Recipe best served the day made!
From: "karl"
To: "Phaedrus"
Subject: Re: Blitz Torte (Bisque Torte)
Date: Thursday, July 08, 2004 7:34 PM
I'm sorry it's taken so long to get back to your with this Blitz Torte recipe which
I think is what Issy was looking for, not the Bisque Torte as she stated.
Here is the recipe for Blitz Torte:
1 cup cake flour
2 1/2 teasp. Baking Powder
1/4 teasp Salt
1/4 cup Butter
1 1/4 cup sugar
1/2 teasp vanilla
4 eggs, separated
1/3 cup half and half
2/3 cup almonds, blanched
1 Lemon Filling (see recipe following)
Sift flour, measure and then resift three times with baking powder and salt.
Cream butter and gradually add 1/2 cup of sugar, creaming until smooth and fluffy.

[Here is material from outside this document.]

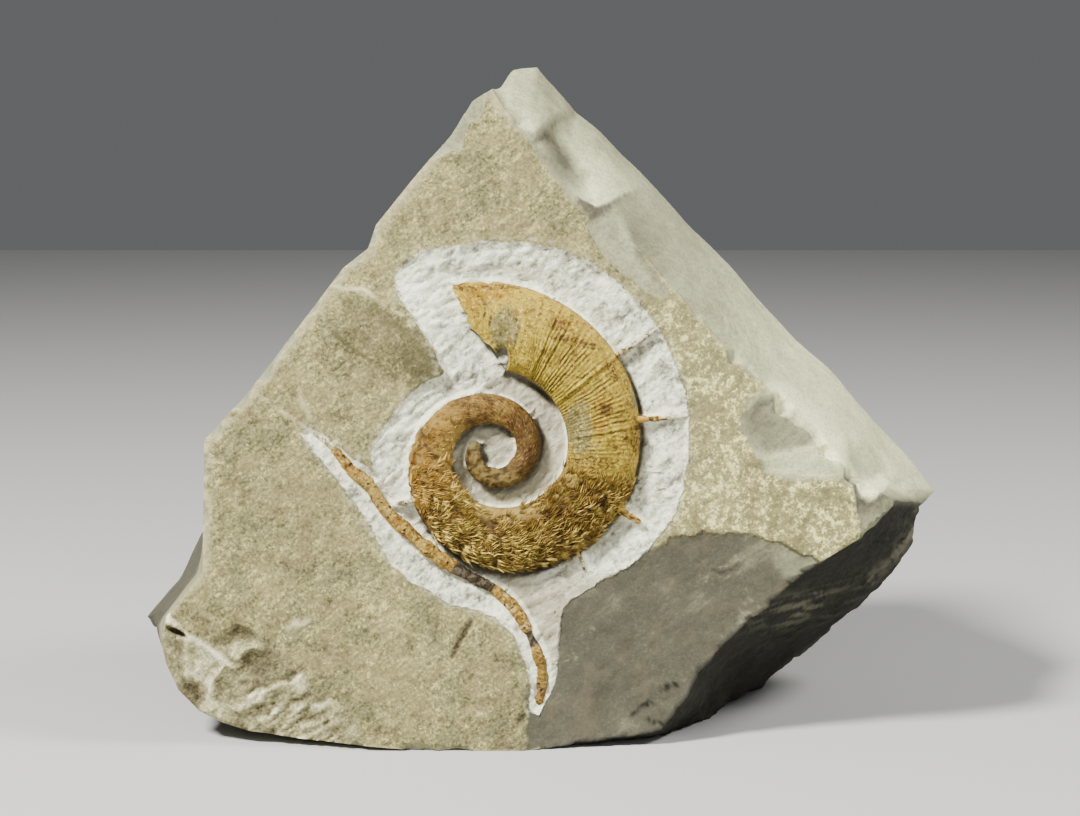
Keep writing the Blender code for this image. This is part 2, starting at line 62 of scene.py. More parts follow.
# Outlines (u, v, w) round the block, one behind the other.
FRONT_EDGE = [
    (-0.7, 89.2, 0.0), (2.5, 84.0, 0.0), (10.3, 78.4, 0.0), (23.3, 63.1, 0.0),
    (39.3, 45.2, 0.0), (55.8, 26.3, 0.0), (71.3, 11.5, 0.0), (89.2, -6.4, 0.0),
    (100.1, -12.4, 4.0), (94.4, -18.5, 2.0), (84.0, -24.6, 0.0), (73.2, -31.0, 0.0),
    (58.2, -43.2, 0.0), (47.9, -53.6, 0.0), (43.5, -62.2, 0.0), (40.5, -67.8, 0.0),
    (19.2, -71.5, 0.0), (6.1, -73.7, 0.0), (-23.3, -73.0, 0.0), (-47.9, -71.0, 0.0),
    (-60.9, -69.4, 0.0), (-68.0, -67.6, 1.0), (-74.4, -64.6, 1.5), (-79.4, -59.6, 2.0),
    (-82.4, -53.0, 2.5), (-83.2, -46.5, 3.0), (-81.5, -40.8, 3.0),
    (-71.7, -29.5, 0.0), (-71.7, -13.3, 0.0), (-71.5, 2.9, 0.0), (-60.9, 14.3, 0.0),
    (-47.7, 31.4, 0.0), (-37.3, 45.2, 0.0), (-31.2, 49.9, 0.0), (-29.2, 55.8, 0.0),
    (-20.1, 67.1, 0.0), (-10.8, 78.1, 0.0), (-5.7, 86.2, 0.0),
]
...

Add vanilla, then egg yolks one at a time, beating well after each. Add flour
mixture and Half & Half alternately, stirring well after each addition. Spread
batter in two 8" layer pans, bottoms lined with greased thin plain paper. Bake
in 350 degree oven for 15 minutes. Meanwhile, beat egg whites until foamy, add
remaining 3/4 cup sugar gradually and beat until stiff. Spread quickly over the
15 minute baked cake, sprinkle sliced almonds on top and return to the oven for
15 more minutes (or until the meringue is richly browned). You may also sprinkle
meringue and almonds with cinnamon/sugar mixture before continuing baking. Cool
thoroughly in pans on cake racks. Remove from pans carefully. Place on layer on
plate, meringue side down. Spread with lemon filling, top with remaining layer
with meringue side up. (Recipe from Meta Givens Modern Encyclopedia of Cooking).
Lemon Filling
1/4 cup flour
1 cup sugar
1/4 teasp salt
1/3 cup water
2 egg yolks, beaten
2 teasp lemon rind, grated
1 teasp butter
1/4 cup lemon juice
Blend flour, sugar and salt in a saucepan; add water, stir until smooth. Place
over moderate heat, stir constantly until thick and clear (7-8 min.) Beat egg
yolks, add a little hot mixture, beat thoroughly, return to saucepan, stir
vigorously; and cook another 2 minutes. Remove from heat. Blend in rind and
butter, then lemon juice. Cool. (You may also use a custard or vanilla filling
in place of the lemon filling.)
(Recipe from Meta Givens Modern Encyclopedia of Cooking).